Italian Baroque poet, writer and literary critic (1620–1686)

Francesco Fulvio Frugoni (1620 – 1686), was an Italian Baroque poet, writer and literary critic, one of the masters of Italian conceptismo.

== Biography ==
Born in Genoa in 1620 to a family of the Genoese nobility, Frugoni spent his youth in Spain, where he attended the universities of Alcalá and Salamanca and met several of the foremost Spanish baroque writers of the period, including Luis de Góngora and Francisco de Quevedo. In 1637, upon his return to Genoa, he entered the Order of Minims and in 1643 he joined the household of Anton Giulio Brignole-Sale, the ambassador of the Republic of Genoa to Spain. After a second sojourn in Spain, Frugoni traveled throughout Europe, visiting the Dutch Republic, England, and France, where he attended the Sorbonne. In 1652, he became adviser to the Duchess of Valentinois Maria Aurelia Spinola, widow of Ercole Grimaldi, prince of Monaco. While he traveled with her through France and Italy, he continued to cultivate his literary interests and became friends with Emanuele Tesauro, the most important Italian literary theorist of the baroque era. After the death of the duchess in 1670, Frugoni moved to Venice, where he completed his masterpiece, the philosophical novel Il cane di Diogene (The Dog of Diogenes, 1689), which was published posthumously. Frugoni died in Venice in 1686.

== Works ==
Frugoni's earliest effort is a satirical poem in ottava rima entitled La Guardinfanteide, published in 1643 with the pseudonym of Flaminio Filauro, a satire on the hoop skirt, a novel fashion in women's dress imported into Italy from Spain.

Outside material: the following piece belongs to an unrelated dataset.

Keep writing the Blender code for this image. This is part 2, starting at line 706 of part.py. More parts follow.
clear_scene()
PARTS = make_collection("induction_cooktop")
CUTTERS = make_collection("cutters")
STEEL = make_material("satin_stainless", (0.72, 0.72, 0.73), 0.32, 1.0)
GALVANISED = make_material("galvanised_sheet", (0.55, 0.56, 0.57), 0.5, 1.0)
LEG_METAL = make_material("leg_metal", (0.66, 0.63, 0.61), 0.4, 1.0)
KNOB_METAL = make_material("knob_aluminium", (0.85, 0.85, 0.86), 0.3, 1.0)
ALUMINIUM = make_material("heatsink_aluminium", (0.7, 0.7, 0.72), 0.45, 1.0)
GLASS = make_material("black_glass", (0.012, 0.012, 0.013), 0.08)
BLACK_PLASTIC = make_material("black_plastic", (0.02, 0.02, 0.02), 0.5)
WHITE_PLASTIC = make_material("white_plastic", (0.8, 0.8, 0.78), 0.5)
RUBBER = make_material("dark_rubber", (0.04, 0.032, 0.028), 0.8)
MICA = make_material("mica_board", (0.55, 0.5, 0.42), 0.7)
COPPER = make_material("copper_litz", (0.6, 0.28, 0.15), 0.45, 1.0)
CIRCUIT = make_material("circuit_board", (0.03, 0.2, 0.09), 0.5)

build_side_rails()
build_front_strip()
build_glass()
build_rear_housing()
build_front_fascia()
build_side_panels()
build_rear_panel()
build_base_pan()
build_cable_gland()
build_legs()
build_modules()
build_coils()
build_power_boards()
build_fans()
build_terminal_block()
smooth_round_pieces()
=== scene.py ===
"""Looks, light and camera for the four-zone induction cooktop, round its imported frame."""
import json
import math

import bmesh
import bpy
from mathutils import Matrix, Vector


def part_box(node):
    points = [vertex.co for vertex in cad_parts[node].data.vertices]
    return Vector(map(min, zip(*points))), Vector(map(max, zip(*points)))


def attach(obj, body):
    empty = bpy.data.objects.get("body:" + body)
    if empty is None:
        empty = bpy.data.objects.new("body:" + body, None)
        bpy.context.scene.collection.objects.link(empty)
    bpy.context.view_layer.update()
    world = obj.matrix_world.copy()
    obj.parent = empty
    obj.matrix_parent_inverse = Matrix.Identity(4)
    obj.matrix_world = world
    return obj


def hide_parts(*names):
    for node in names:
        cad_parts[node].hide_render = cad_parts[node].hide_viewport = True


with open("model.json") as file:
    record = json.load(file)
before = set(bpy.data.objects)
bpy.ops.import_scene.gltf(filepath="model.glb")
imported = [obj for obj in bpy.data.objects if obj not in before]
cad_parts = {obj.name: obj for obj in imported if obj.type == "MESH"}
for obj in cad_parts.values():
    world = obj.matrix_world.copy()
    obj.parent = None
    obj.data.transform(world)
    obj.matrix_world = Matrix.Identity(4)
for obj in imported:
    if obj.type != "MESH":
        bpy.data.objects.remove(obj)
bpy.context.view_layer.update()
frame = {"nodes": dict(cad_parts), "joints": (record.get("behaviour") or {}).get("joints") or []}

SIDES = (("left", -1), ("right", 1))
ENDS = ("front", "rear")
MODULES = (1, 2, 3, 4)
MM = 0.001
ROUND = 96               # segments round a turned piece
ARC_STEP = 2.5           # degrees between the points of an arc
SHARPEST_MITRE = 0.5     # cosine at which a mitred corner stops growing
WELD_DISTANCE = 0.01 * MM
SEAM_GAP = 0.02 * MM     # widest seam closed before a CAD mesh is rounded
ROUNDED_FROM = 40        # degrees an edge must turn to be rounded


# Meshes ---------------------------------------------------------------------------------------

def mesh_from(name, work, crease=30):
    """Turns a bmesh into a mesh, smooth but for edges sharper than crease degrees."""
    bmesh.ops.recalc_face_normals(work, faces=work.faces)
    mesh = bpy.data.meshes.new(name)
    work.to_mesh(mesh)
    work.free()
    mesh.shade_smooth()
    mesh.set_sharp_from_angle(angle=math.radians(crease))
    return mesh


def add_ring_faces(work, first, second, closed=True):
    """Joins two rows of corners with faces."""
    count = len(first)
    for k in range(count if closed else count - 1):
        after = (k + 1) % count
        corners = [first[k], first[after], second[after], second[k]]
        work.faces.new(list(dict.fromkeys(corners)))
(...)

Frugoni's masterpiece, Il cane di Diogene, was published right after his death between 1687 and 1689. It consists of twelve tales written in an amusing, extravagant, and satirical vein. The book is divided up into seven books, dubbed latrati or barks, attacks on the learned, manners, morality and the court. Frugoni recounts the fantastic wanderings of Saetta, the dog of the cynical philosopher Diogenes of Sinop, who describes his adventures with his master. The narrator is Saetta while Frugoni comments his story. In the tenth tale, entitled Il Tribunal della Critica (The Court of Criticism), the dog manages to visit Mount Parnassus, and his observations there touching upon literary theory and criticism constitute the core of the book. Frugoni reveals himself to be a supporter of modern culture in his preference for the poetry of Torquato Tasso and Giambattista Marino over the masters of the Trecento: Dante, Petrarch, and Boccaccio. His own prose provides an outstanding example of Italian baroque style, with its emphasis on metaphors and conceits prescribed in the famous treatise Il cannocchiale aristotelico written by his friend Emanuele Tesauro. Il cane di Diogene displays many of the characteristics of the 17th-century prose romance, but also carries intimations of the 18th-century philosophical fiction.

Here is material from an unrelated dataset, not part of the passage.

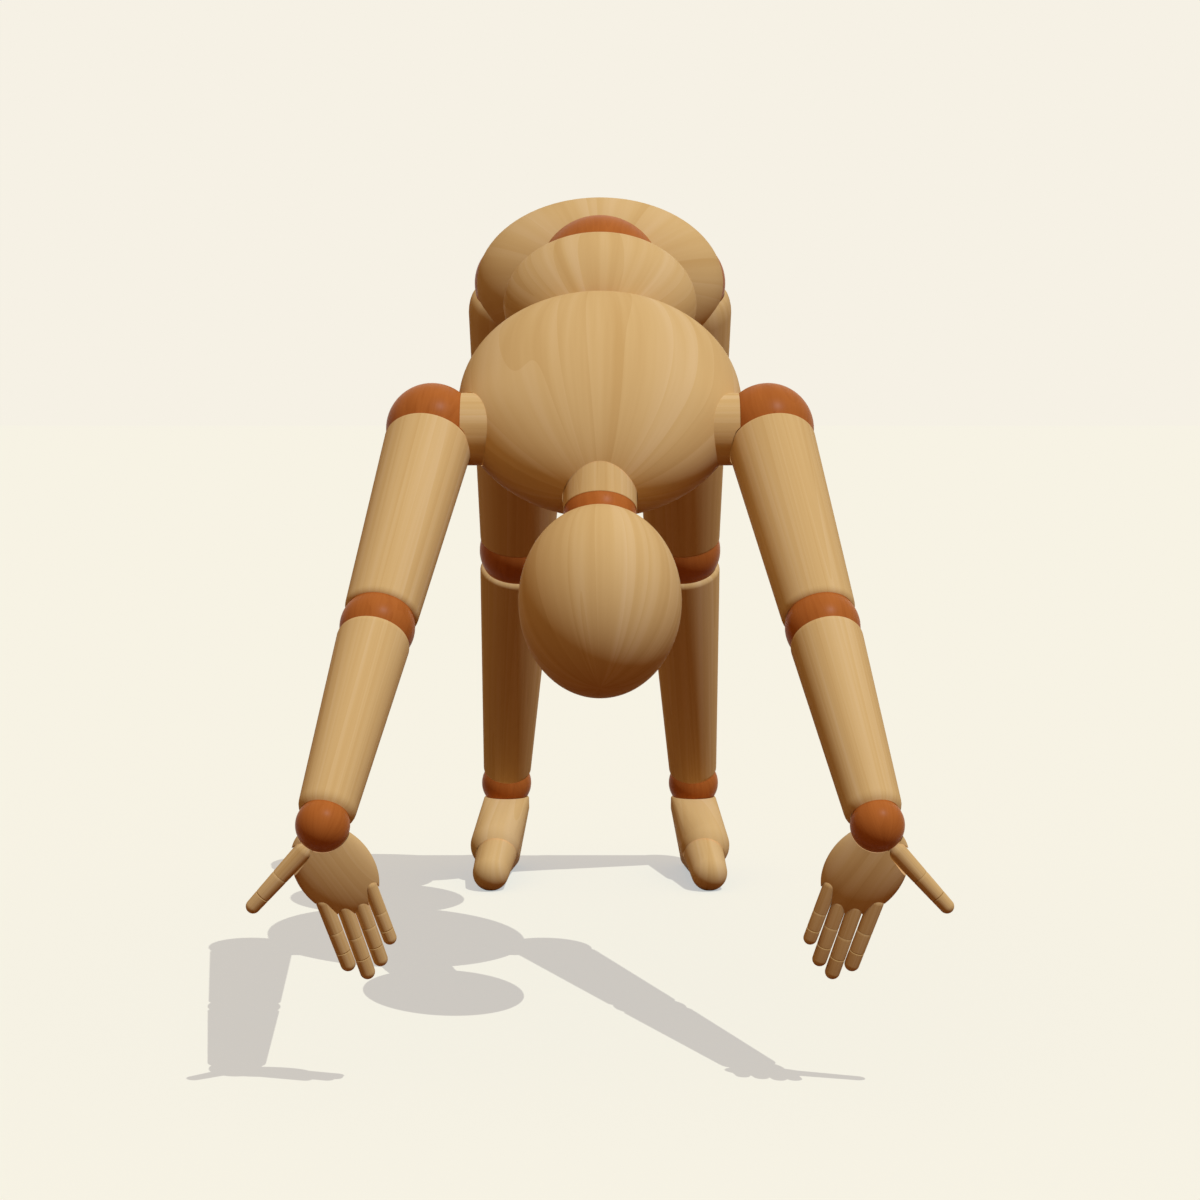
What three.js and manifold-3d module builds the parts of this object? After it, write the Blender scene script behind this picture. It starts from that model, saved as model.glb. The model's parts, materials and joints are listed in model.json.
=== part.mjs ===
// Wooden artist mannequin, bent forward from the hips with both arms stretched out past its head.
// Millimetres, +Z up. The figure looks along -Y, and its right side is at -X.
import * as THREE from "three";
import Module from "manifold-3d";
import { mergeVertices } from "three/addons/utils/BufferGeometryUtils.js";
import { ConvexGeometry } from "three/addons/geometries/ConvexGeometry.js";

const wasm = await Module();
wasm.setup();

// Clearances
const seatGap = 0.35; // between a ball and the socket that it turns in
const seatRub = 0.04; // least gap left between a ball's corners and its socket's flats
const rimLand = 0.1; // flat left round a socket's mouth
const sweepStep = 10; // degrees between the places where a moving piece is cut clear
const cutBlock = 200; // side of a block that takes away all beyond a flat

// Facets
const ballSides = 16;
const ballRings = 8;
const eggSides = 22;
const eggRings = 12;
const limbSides = 20;
const digitSides = 8;
const palmSides = 14;
const palmRings = 8;
const skinSides = 10;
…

Frugoni wrote also a number of librettos, lyric poems, orations, and novels, including, the religious novel La vergine parigina (The Parisian Virgin, 1661), and a romanticized biography of the duchess Maria Aurelia Spinola, entitled L'heroina intrepida (The Intrepid Heroine, 1673). Frugoni is an important figure in the history of opera. The essay he wrote to accompany his own "opera melodrammatica," L'Epulone, published in Venice in 1675, is the first instance in which a poet of serious literary aspirations deigned to criticize contemporary librettists. In L'Epulone Frugoni wrote a libretto to illustrate the critical ideas which he hoped would set a new standard in libretto writing. He was one of the first to undertake reform to make librettos more sober, condemning unrealistic and exaggerated elements and demanding for greater verisimilitude in plots and for literary dignity in texts, thus anticipating the work of Zeno and Metastasio.

Frugoni mastered Spanish and French, and had a thorough knowledge of contemporary European literature. Despite recent interest in Baroque literature, the enormous length of Il cane di Diogene, which extends over more than four thousand pages, has kept it from receiving the critical attention it deserves. Many of his works are not yet available in modern critical editions.